Boyle, maturato con pellicole stupende come Steve Jobs, mantiene il suo tocco indie, aggiornandolo però al 2017, sia come temi che come splendida tecnica registica (fermi immagine, scavalcamenti di campo light, proiezioni sulle pareti, per non parlare degli omaggi al Nosferatu di Murnau e a Shining), tecnica molto videoclippara, se mi passate il termine. Il problema è che resta lì a metà, in questo limbo dove lo spettatore si aspetta la grana ruvida delle immagini del primo Trainspotting pur sapendo di non poterla ottenere, perché non è più il 1996.
Questo è T2 Trainspotting: un film a metà. Una pellicola piacevole se slegata totalmente dal primo film, cosa che però risulta impossibile. Un prodotto che si appoggia al suo passato senza mai riuscire a discostarsene. Se poi volete dirmi che è questo il senso ultimo del film, la metafora del fatto che non si può sfuggire al proprio sangue, allora vi rispondo che si poteva affrontare il tema senza tentare di replicare Trainspotting.
Però a questo punto, forse, tutta l’operazione era impossibile. Perché se si fosse cercato di fare un film diverso si sarebbe potuta perdere l’identità che ha reso il primo capitolo un cult, mentre aggrapparsi troppo al film del 1996 era come decidere di puntare soltanto sull’affetto viscerale che migliaia di fan hanno per la pellicola di Boyle.
Perciò la grossa questione è solo una: voi quanto siete disposti a sacrificare per la nostalgia?
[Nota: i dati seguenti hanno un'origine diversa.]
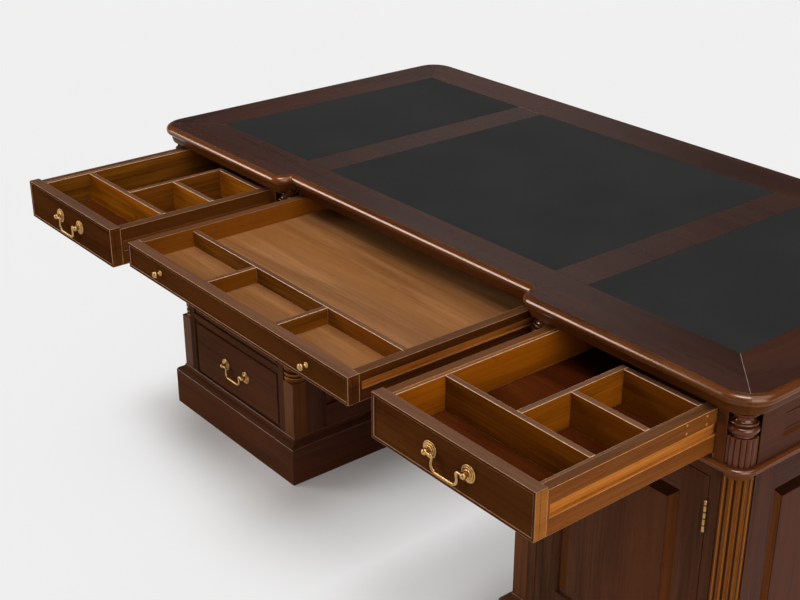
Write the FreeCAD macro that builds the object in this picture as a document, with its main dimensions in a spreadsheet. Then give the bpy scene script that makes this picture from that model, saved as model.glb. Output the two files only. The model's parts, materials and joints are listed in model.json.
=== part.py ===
"""Partners desk: two pedestals under a moulded top with three leathers.

Millimetres.  The origin is on the floor under the middle of the desk, X runs along the desk, the three
frieze drawers open towards -Y, and Z is up.  The frieze drawers stand open, as the desk is drawn.
"""
import FreeCAD, Part

import math
import os
import re
from FreeCAD import Placement, Rotation, Vector

import Sketcher

doc = FreeCAD.newDocument("PartnersDesk")
sheet = doc.addObject("Spreadsheet::Sheet", "Sizes")

# ---------------------------------------------------------------- driving dimensions

DRIVING = {
    # the whole desk
    "desk_length": 1800,
    "desk_depth": 900,
    "desk_height": 780,
    # top
    "top_thickness": 37,
    "edge_overhang": 13,
    "edge_quirk": 1.5,
    "edge_round_drop": 21,
    "edge_lip_drop": 4,
    "edge_lip_width": 5,
    "edge_lip_gap": 1,
    "top_corner_radius": 51,
    "break_depth": 35,
    "break_half_length": 388,
    "break_outer_radius": 20,
    "break_inner_radius": 14,
    "border_width": 110,
    "centre_leather_length": 702,
    "crossband_width": 84,
    "crossband_thickness": 12,
    "leather_thickness": 2,
    # carcase
    "carcase_inset": 8,
    "pedestal_width": 499,
    "frieze_height": 102,
    "bead_height": 13,
    "bead_projection": 8.5,
    "bead_round": 6,
    "board": 20,
    "corner_notch": 38,
    "post_depth": 66,
    "opening_width": 382,
    "plinth_height": 98,
    "plinth_cap": 18,
    "plinth_projection": 19.5,
    "plinth_board": 40,
    "door_rail": 21,
    # raised panels of the pedestals
    "panel_border": 26,
    "panel_sink": 7,
    "panel_edge": 5,
    "field_sink": 0.8,
    "field_step": 1.6,
    "panel_tongue": 6,
    "panel_play": 0.5,
    "end_panel_half_length": 333,
    "end_top_rail": 55,
    "end_bottom_rail": 75,
    # sunk panels of the frieze
    "frieze_panel_margin": 24,
    "frieze_panel_moulding": 14,
    "frieze_panel_sink": 6,
    "frieze_panel_thickness": 8,
    # corner columns and capitals
    "column_radius": 28,
    "shaft_radius": 27.7,
    "column_neck_radius": 22,
    "column_play": 0.5,
    "block_height": 162,
    "base_height": 30,
    "flute_count": 12,
    "flute_radius": 5.2,
    "flute_sink": 3.4,
    "flute_margin": 9,
    "reed_count": 16,
    "reed_radius": 4.9,
    "bell_radius": 27.5,
    "bell_height": 55,
    # drawers
    "drawer_gap": 1.5,
    "frieze_rail": 4,
    "frieze_foot_rail": 9.5,
    "front_thickness": 24,
    "side_thickness": 18,
    "side_drop": 5,
    "back_thickness": 14,
    "bottom_thickness": 6,
    "bottom_lift": 8,
    "frieze_drawer_length": 560,
    "side_drawer_open": 397,
    "centre_drawer_open": 428,
    "cockbead_width": 6,
    "cockbead_depth": 3,
    "divider_thickness": 12,
    "lining_thickness": 7,
    "lining_drop": 6,
    "first_divider": 141,
    "second_divider": 262,
    "third_divider": 386,
    "groove_depth": 6,
    "groove_stop": 6,
    "groove_height": 22,
    "groove_lift": 31,
    "runner_play": 0.3,
    "runner_side_play": 0.8,
    # centre frieze drawer
    "centre_drawer_height": 54,
    "centre_top_rail": 10,
    "centre_side_gap": 8.5,
    "centre_groove_height": 14,
    "centre_groove_lift": 23,
    "centre_side_thickness": 20,
    "tray_divider": 147,
    "tray_bay": 118,
    "partition_thickness": 24,
    # pedestal drawers
    "pedestal_drawer_clearance": 19,
    "pedestal_drawer_rail": 14,
    "field_margin": 8,
    "field_height": 5,
    "pedestal_side_thickness": 15,
    "pedestal_side_drop": 24,
    "pedestal_groove_lift": 52,
    # handles and knobs
    "handle_width": 90,
    "handle_rise": 2.5,
    "rosette_radius": 15.5,
    "post_length": 11,
    "post_ball_radius": 6,
    "bail_radius": 2.7,
    "bail_play": 0.3,
    "bail_drop": 26,
    "bail_neck": 17.5,
    "bail_splay": 4.5,
    "bail_neck_bend": 4.5,
    "bail_foot_bend": 11,
    "knob_radius": 7,
    "knob_length": 17,
    "centre_knob_width": 497,
    "door_knob_radius": 10,
    "door_knob_length": 24,
    "door_knob_inset": 27,
    # doors and hinges
    "door_thickness": 22,
    "door_stile": 55,
    "door_top_rail": 54,
    "door_bottom_rail": 67,
    "door_foot_gap": 2,
    "hinge_length": 54,
    "hinge_inset": 48,
    "hinge_barrel_radius": 2.8,
    "hinge_finial_radius": 3.3,
    "hinge_leaf": 1,
    "hinge_leaf_depth": 18,
    "hinge_leaf_sink": 0.6,
    "hinge_knuckle_gap": 0.4,
    "hinge_play": 0.08,
}

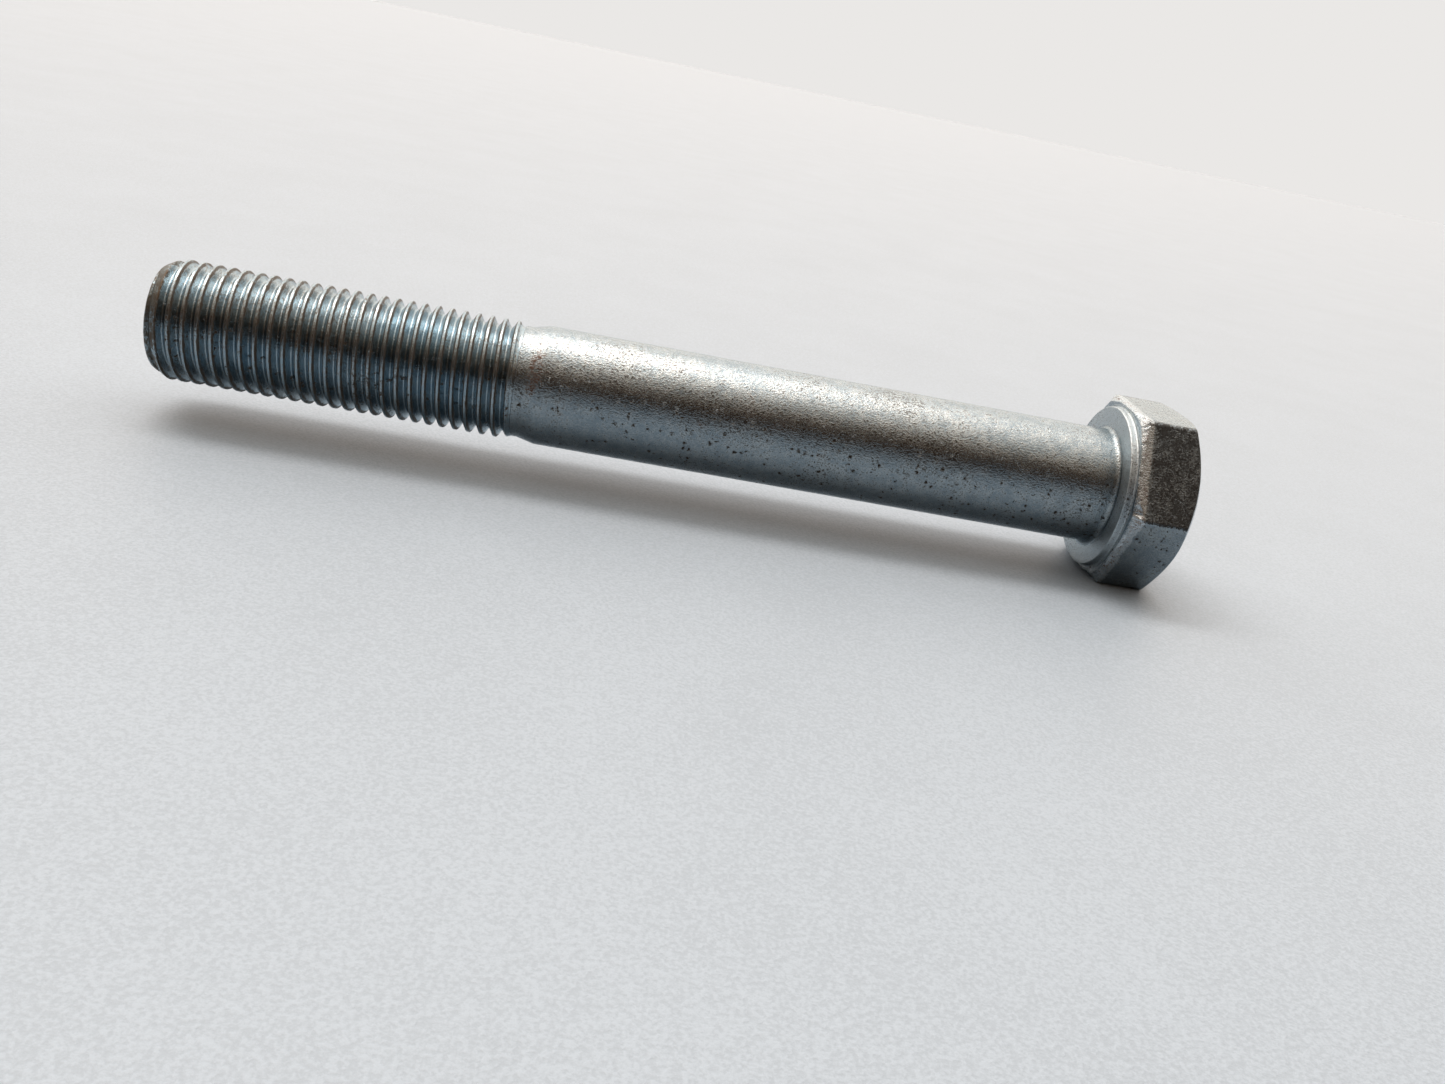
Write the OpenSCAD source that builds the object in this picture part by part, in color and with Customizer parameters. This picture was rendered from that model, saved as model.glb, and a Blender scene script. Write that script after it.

T2 Trainspotting corre a piedi nudi su questo filo rovente per tutte le due ore, ma lasciandosi dietro fin troppi brandelli di pelle. Vuole chiudere un cerchio, ma quel cerchio era perfetto proprio perché restava aperto.
Io voglio essere sincero: ho faticato a scrivere questa recensione. Perché adoro Boyle e tutto il suo cinema e, nonostante tutto, uscendo dalla sala non ero né arrabbiato né entusiasta. Ero lì a metà, con una brutta domanda che mi ronzava in testa, impossibile da zittire.
T2 Trainspotting che film è? Un film piacevolmente dimenticabile, del quale, alla fine della fiera, non c’era davvero bisogno.